_To do_
Copy out every record below with complete accuracy.

[Items from a data source]
* begin *

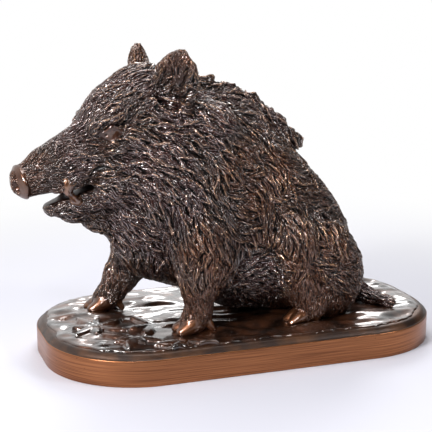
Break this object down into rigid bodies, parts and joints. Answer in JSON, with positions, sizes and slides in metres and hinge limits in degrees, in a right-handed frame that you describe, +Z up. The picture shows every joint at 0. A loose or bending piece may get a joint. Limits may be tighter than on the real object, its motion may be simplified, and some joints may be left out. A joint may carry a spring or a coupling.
{
  "type": "boar sculpture",
  "caption": "Seated wild boar in patinated cast bronze with braced forelegs, upright ears and a shaggy coat, on a low plinth with rounded ends.",
  "frame": {"origin": "centre of the plinth's flat underside", "axes": "+X along the plinth towards the boar's tail (the boar faces -X), +Y towards the boar's right side, +Z up"},
  "size_m": [0.3204, 0.1626, 0.2244],
  "materials": {
    "rubbed_bronze": "brushed brown bronze rim, dark glossy modelled ground",
    "patinated_bronze": "dark brown patina, waxed, rubbed warmer on the raised hair"
  },
  "bodies": {
    "root": {"plinth": "rubbed_bronze", "boar": "patinated_bronze"}
  },
  "joints": []
}
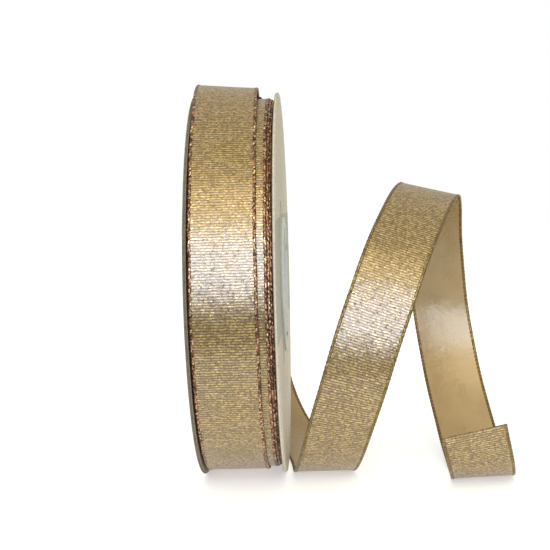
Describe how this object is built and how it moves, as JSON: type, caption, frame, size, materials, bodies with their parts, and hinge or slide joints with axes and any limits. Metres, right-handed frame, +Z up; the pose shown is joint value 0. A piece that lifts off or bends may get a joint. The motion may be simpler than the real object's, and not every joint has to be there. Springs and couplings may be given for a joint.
{
  "type": "ribbon spool",
  "caption": "Narrow spool of glitter ribbon on two round board flanges and a paper core, with its loose end standing beside it in an open coil.",
  "frame": {"origin": "on the table, at the middle of the footprint's bounding box", "axes": "+Z up; +X along the spool's axis, from the spool towards the ribbon's free end; +Y away from the side where the loose turn climbs the roll"},
  "size_m": [0.0804, 0.108, 0.1026],
  "materials": {
    "glitter_ribbon": "satin",
    "selvedge_cord": "satin",
    "greyboard": "matte",
    "facing_paper": "gloss",
    "lining_paper": "matte",
    "label_paper": "satin",
    "kraft_core": "matte",
    "tape_film": "gloss"
  },
  "bodies": {
    "loose_ribbon": {"tail_web": "glitter_ribbon", "tail_left_selvedge": "selvedge_cord", "tail_right_selvedge": "selvedge_cord"},
    "spool": {"left_flange_lining": "lining_paper", "left_flange_board": "greyboard", "left_flange_facing": "facing_paper", "left_label": "label_paper", "right_flange_lining": "lining_paper", "right_flange_board": "greyboard", "right_flange_facing": "facing_paper", "right_label": "label_paper", "core_tube": "kraft_core", "starter_tape": "tape_film", "wound_ribbon": "glitter_ribbon", "third_turn": "glitter_ribbon", "second_turn": "glitter_ribbon"}
  },
  "joints": [
    {"name": "spool_turn", "type": "hinge", "parent": "loose_ribbon", "child": "spool", "pos_m": [-0.02865, -0.004, 0.04995], "axis": [-1, 0, 0], "continuous": true}
  ]
}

* end *

_Result below_
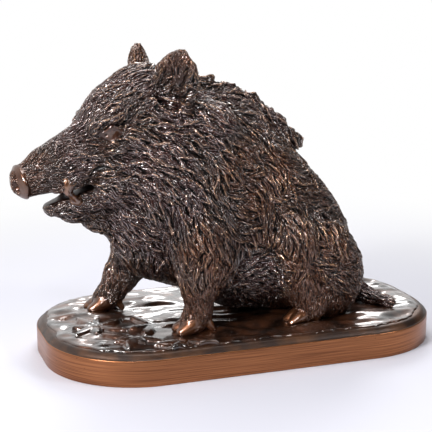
Break this object down into rigid bodies, parts and joints. Answer in JSON, with positions, sizes and slides in metres and hinge limits in degrees, in a right-handed frame that you describe, +Z up. The picture shows every joint at 0. A loose or bending piece may get a joint. Limits may be tighter than on the real object, its motion may be simplified, and some joints may be left out. A joint may carry a spring or a coupling.
{
  "type": "boar sculpture",
  "caption": "Seated wild boar in patinated cast bronze with braced forelegs, upright ears and a shaggy coat, on a low plinth with rounded ends.",
  "frame": {"origin": "centre of the plinth's flat underside", "axes": "+X along the plinth towards the boar's tail (the boar faces -X), +Y towards the boar's right side, +Z up"},
  "size_m": [0.3204, 0.1626, 0.2244],
  "materials": {
    "rubbed_bronze": "brushed brown bronze rim, dark glossy modelled ground",
    "patinated_bronze": "dark brown patina, waxed, rubbed warmer on the raised hair"
  },
  "bodies": {
    "root": {"plinth": "rubbed_bronze", "boar": "patinated_bronze"}
  },
  "joints": []
}
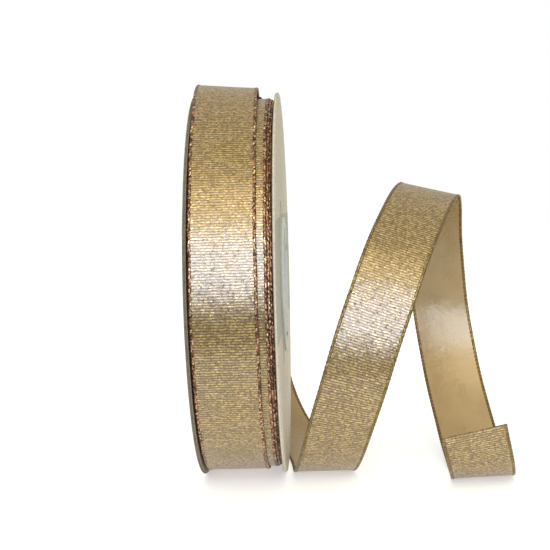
Describe how this object is built and how it moves, as JSON: type, caption, frame, size, materials, bodies with their parts, and hinge or slide joints with axes and any limits. Metres, right-handed frame, +Z up; the pose shown is joint value 0. A piece that lifts off or bends may get a joint. The motion may be simpler than the real object's, and not every joint has to be there. Springs and couplings may be given for a joint.
{
  "type": "ribbon spool",
  "caption": "Narrow spool of glitter ribbon on two round board flanges and a paper core, with its loose end standing beside it in an open coil.",
  "frame": {"origin": "on the table, at the middle of the footprint's bounding box", "axes": "+Z up; +X along the spool's axis, from the spool towards the ribbon's free end; +Y away from the side where the loose turn climbs the roll"},
  "size_m": [0.0804, 0.108, 0.1026],
  "materials": {
    "glitter_ribbon": "satin",
    "selvedge_cord": "satin",
    "greyboard": "matte",
    "facing_paper": "gloss",
    "lining_paper": "matte",
    "label_paper": "satin",
    "kraft_core": "matte",
    "tape_film": "gloss"
  },
  "bodies": {
    "loose_ribbon": {"tail_web": "glitter_ribbon", "tail_left_selvedge": "selvedge_cord", "tail_right_selvedge": "selvedge_cord"},
    "spool": {"left_flange_lining": "lining_paper", "left_flange_board": "greyboard", "left_flange_facing": "facing_paper", "left_label": "label_paper", "right_flange_lining": "lining_paper", "right_flange_board": "greyboard", "right_flange_facing": "facing_paper", "right_label": "label_paper", "core_tube": "kraft_core", "starter_tape": "tape_film", "wound_ribbon": "glitter_ribbon", "third_turn": "glitter_ribbon", "second_turn": "glitter_ribbon"}
  },
  "joints": [
    {"name": "spool_turn", "type": "hinge", "parent": "loose_ribbon", "child": "spool", "pos_m": [-0.02865, -0.004, 0.04995], "axis": [-1, 0, 0], "continuous": true}
  ]
}